__Material__:
-*-*-

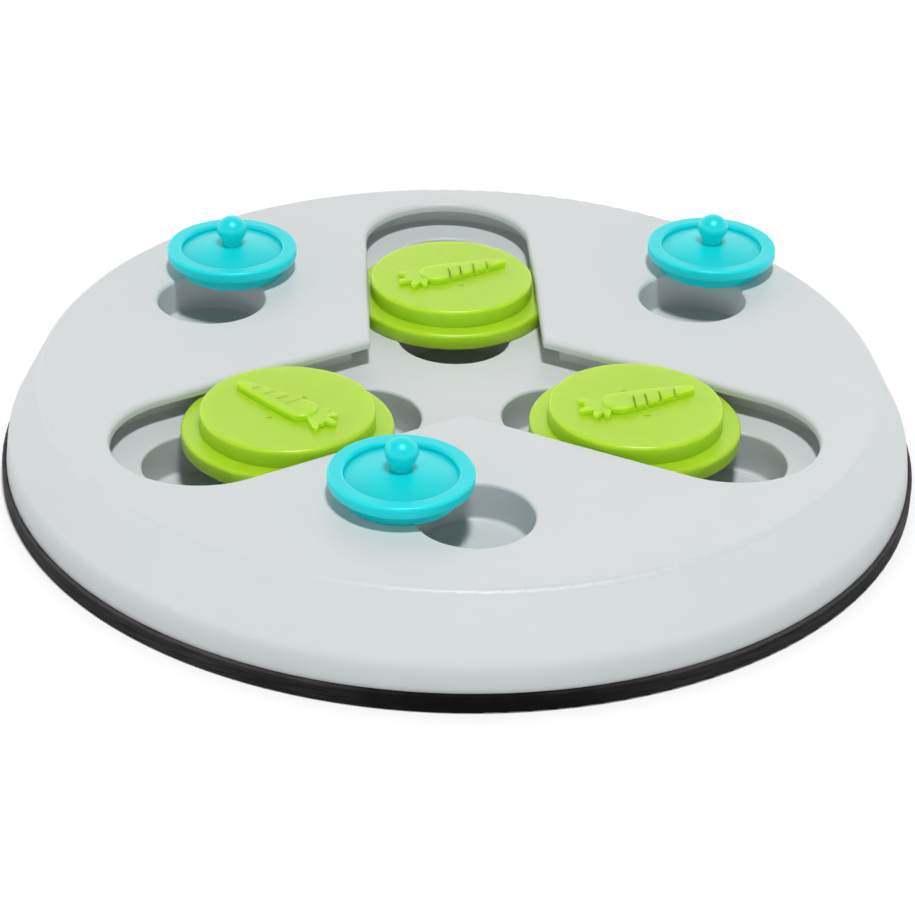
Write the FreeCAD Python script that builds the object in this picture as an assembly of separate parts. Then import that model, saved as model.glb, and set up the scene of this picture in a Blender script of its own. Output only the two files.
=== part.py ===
"""Pet puzzle board: a round treat board with three sliders in a Y-shaped slot and three loose lids.

Millimetres. The origin is on the floor at the centre of the ring, and +Z is up. The back arm of the
Y-shaped opening points along +Y, and the other two arms lie 120 degrees to each side of it.
"""
import FreeCAD, Part
import math
import os

from FreeCAD import Vector

# Anti-slip ring
RING_R = 115.0
RING_H = 4.7
RING_FLOOR = 2.0
RING_INNER_LIP = 1.8
RING_INNER_H = 4.1
RING_GAP = 0.1
RING_ROUND = 0.5

# Shell: flat plate, sloping skirt and an upright foot band
PLATE_TOP = 25.8
PLATE_T = 2.4
CREST_R = 105.2
BEND_R = 113.1
BEND_Z = 11.2
FOOT_R = 113.9
SKIRT_T = 2.2
CREST_ROUND = 2.0
BEND_ROUND = 7.0
EDGE_ROUND = 1.4
TIP_ROUND = 0.8

# Y-shaped opening and the guide walls that hang under its edges
ARM_ANGLES = {"back": 90.0, "left": 210.0, "right": 330.0}
HALF_BETWEEN_ARMS = 60.0
ARM_HALF = 22.16
ARM_END = 72.9
POCKET_HALF = 26.9
GUIDE_T = 1.8

# Treat cups of the shell, closed by the lids
LID_CUP_PITCH = 73.1
LID_CUP_R = 14.0
LID_CUP_FLOOR = 16.0
LID_CUP_WALL = 1.9
LID_CUP_ROUND = 0.9
FIELD_ANGLES = {"back_left": 150.0, "back_right": 30.0, "front": 270.0}

# Deck under the sliders, with two cups in each arm
DECK_TOP = 18.4
DECK_T = 2.0
DECK_HALF = 38.0
DECK_R = 101.8
DECK_LIP = 2.4
DECK_LIP_T = 1.6
DECK_CUP_R = 14.5
DECK_CUP_DRAFT = 0.3
DECK_CUP_FLOOR = 8.0
DECK_CUP_WALL = 1.8
DECK_CUP_ROUND = 0.8
CUP_FLOOR_ROUND = 1.0
INNER_CUP = 28.3
OUTER_CUP = 73.2
DECK_RIB_T = 1.5
DECK_RIB_DROP = 6.0

# Screws and the bosses they bite into
BOSS_R = 3.4
BOSS_AT = 78.0
BOSS_SIDE = 32.6
TIP_BOSS_AT = 42.0
TIP_PAD_R = 6.0
PILOT_R = 1.45
PILOT_TOP = 22.6
SHANK_R = 1.4
SHANK_TOP = 22.2
SCREW_HOLE_R = 1.7
HEAD_R = 2.7
HEAD_H = 1.8
RECESS_SIZE = 2.8
RECESS_W = 0.7
RECESS_DEPTH = 1.0

# Shell ribs under each field
SHELL_RIB_T = 1.6
SHELL_RIB_DROP = 4.5
SHELL_RIB_END = 103.0

# Sliders: where each one rests along its arm and aside of the arm's middle line, as photographed
SLIDER_REST = {"back": (47.0, 0.0), "left": (49.6, 0.0), "right": (48.3, 0.3)}
DISC_R = 21.45
DISC_TOP = 27.1
FLANGE_R = 26.0
FLANGE_TOP = 22.5
SLIDER_WALL = 1.8
SLIDER_SKIN = 2.0
SLIDER_ROUND = 0.8
SLIDER_FOOT_ROUND = 0.3
PIN_MARK_R = 0.75
PIN_MARK_DEPTH = 0.4
PIN_MARK_AT = 6.4

# Carrot relief on each slider, drawn with its tip towards +X before it is turned
RELIEF_SHIFT = 0.3
CARROT_TURN = {"back": 21.6, "left": 139.2, "right": 20.0}
CARROT_H = 1.85
CARROT_CROWN_X = -4.7
CARROT_CROWN_R = 4.0
CARROT_MIDDLE = (4.4, 2.95)
CARROT_TIP = (15.3, 1.0)
CARROT_TIP_BULGE = 0.6
CARROT_ROUND = 0.55
GROOVE_X = (-2.0, 1.2, 5.0, 9.0)
GROOVE_W = 0.5
GROOVE_DEPTH = 1.3
GROOVE_LEAN = 18.0
GROOVE_REACH = 5.0
LEAF_ROOT = (-8.4, 0.0)
LEAF_TIPS = ((-12.7, 4.2), (-12.3, 1.6), (-14.4, -0.3), (-12.3, -3.4), (-9.5, -4.1))
LEAF_H = 1.4
LEAF_ROOT_R = 2.0
LEAF_TIP_R = 0.75
LEAF_ROUND = 0.3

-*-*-

__Exercise aim__: Reproduce each line of the material above precisely.

__Full response__:
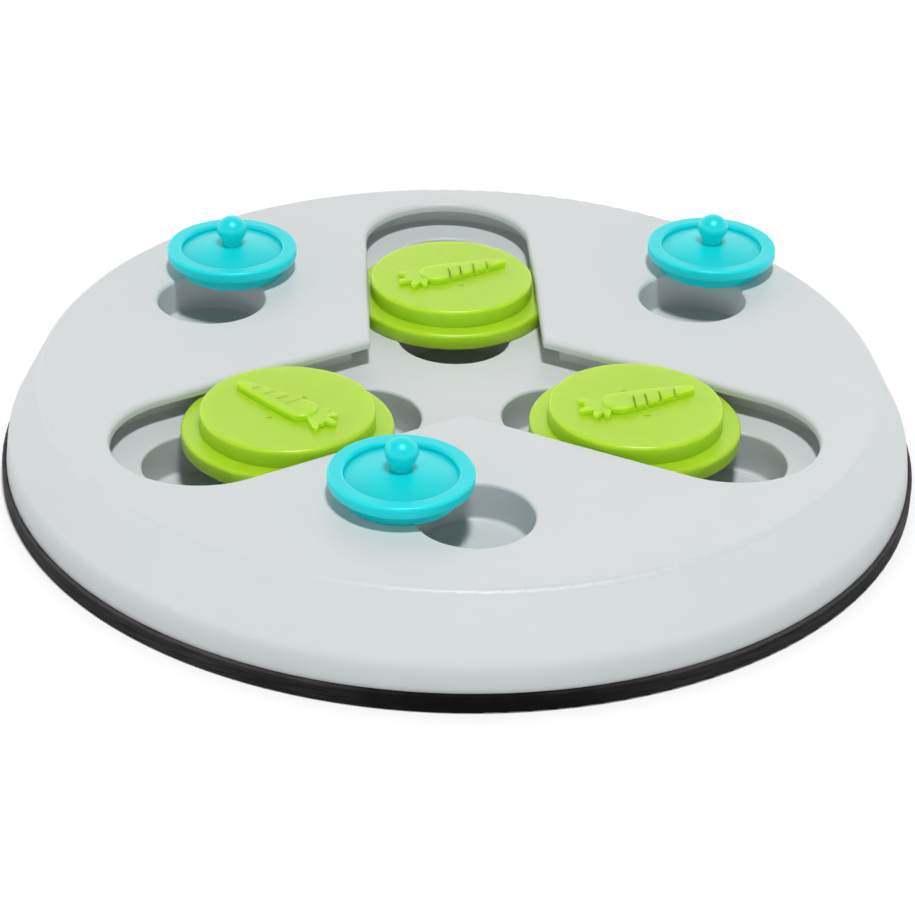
Write the FreeCAD Python script that builds the object in this picture as an assembly of separate parts. Then import that model, saved as model.glb, and set up the scene of this picture in a Blender script of its own. Output only the two files.
=== part.py ===
"""Pet puzzle board: a round treat board with three sliders in a Y-shaped slot and three loose lids.

Millimetres. The origin is on the floor at the centre of the ring, and +Z is up. The back arm of the
Y-shaped opening points along +Y, and the other two arms lie 120 degrees to each side of it.
"""
import FreeCAD, Part
import math
import os

from FreeCAD import Vector

# Anti-slip ring
RING_R = 115.0
RING_H = 4.7
RING_FLOOR = 2.0
RING_INNER_LIP = 1.8
RING_INNER_H = 4.1
RING_GAP = 0.1
RING_ROUND = 0.5

# Shell: flat plate, sloping skirt and an upright foot band
PLATE_TOP = 25.8
PLATE_T = 2.4
CREST_R = 105.2
BEND_R = 113.1
BEND_Z = 11.2
FOOT_R = 113.9
SKIRT_T = 2.2
CREST_ROUND = 2.0
BEND_ROUND = 7.0
EDGE_ROUND = 1.4
TIP_ROUND = 0.8

# Y-shaped opening and the guide walls that hang under its edges
ARM_ANGLES = {"back": 90.0, "left": 210.0, "right": 330.0}
HALF_BETWEEN_ARMS = 60.0
ARM_HALF = 22.16
ARM_END = 72.9
POCKET_HALF = 26.9
GUIDE_T = 1.8

# Treat cups of the shell, closed by the lids
LID_CUP_PITCH = 73.1
LID_CUP_R = 14.0
LID_CUP_FLOOR = 16.0
LID_CUP_WALL = 1.9
LID_CUP_ROUND = 0.9
FIELD_ANGLES = {"back_left": 150.0, "back_right": 30.0, "front": 270.0}

# Deck under the sliders, with two cups in each arm
DECK_TOP = 18.4
DECK_T = 2.0
DECK_HALF = 38.0
DECK_R = 101.8
DECK_LIP = 2.4
DECK_LIP_T = 1.6
DECK_CUP_R = 14.5
DECK_CUP_DRAFT = 0.3
DECK_CUP_FLOOR = 8.0
DECK_CUP_WALL = 1.8
DECK_CUP_ROUND = 0.8
CUP_FLOOR_ROUND = 1.0
INNER_CUP = 28.3
OUTER_CUP = 73.2
DECK_RIB_T = 1.5
DECK_RIB_DROP = 6.0

# Screws and the bosses they bite into
BOSS_R = 3.4
BOSS_AT = 78.0
BOSS_SIDE = 32.6
TIP_BOSS_AT = 42.0
TIP_PAD_R = 6.0
PILOT_R = 1.45
PILOT_TOP = 22.6
SHANK_R = 1.4
SHANK_TOP = 22.2
SCREW_HOLE_R = 1.7
HEAD_R = 2.7
HEAD_H = 1.8
RECESS_SIZE = 2.8
RECESS_W = 0.7
RECESS_DEPTH = 1.0

# Shell ribs under each field
SHELL_RIB_T = 1.6
SHELL_RIB_DROP = 4.5
SHELL_RIB_END = 103.0

# Sliders: where each one rests along its arm and aside of the arm's middle line, as photographed
SLIDER_REST = {"back": (47.0, 0.0), "left": (49.6, 0.0), "right": (48.3, 0.3)}
DISC_R = 21.45
DISC_TOP = 27.1
FLANGE_R = 26.0
FLANGE_TOP = 22.5
SLIDER_WALL = 1.8
SLIDER_SKIN = 2.0
SLIDER_ROUND = 0.8
SLIDER_FOOT_ROUND = 0.3
PIN_MARK_R = 0.75
PIN_MARK_DEPTH = 0.4
PIN_MARK_AT = 6.4

# Carrot relief on each slider, drawn with its tip towards +X before it is turned
RELIEF_SHIFT = 0.3
CARROT_TURN = {"back": 21.6, "left": 139.2, "right": 20.0}
CARROT_H = 1.85
CARROT_CROWN_X = -4.7
CARROT_CROWN_R = 4.0
CARROT_MIDDLE = (4.4, 2.95)
CARROT_TIP = (15.3, 1.0)
CARROT_TIP_BULGE = 0.6
CARROT_ROUND = 0.55
GROOVE_X = (-2.0, 1.2, 5.0, 9.0)
GROOVE_W = 0.5
GROOVE_DEPTH = 1.3
GROOVE_LEAN = 18.0
GROOVE_REACH = 5.0
LEAF_ROOT = (-8.4, 0.0)
LEAF_TIPS = ((-12.7, 4.2), (-12.3, 1.6), (-14.4, -0.3), (-12.3, -3.4), (-9.5, -4.1))
LEAF_H = 1.4
LEAF_ROOT_R = 2.0
LEAF_TIP_R = 0.75
LEAF_ROUND = 0.3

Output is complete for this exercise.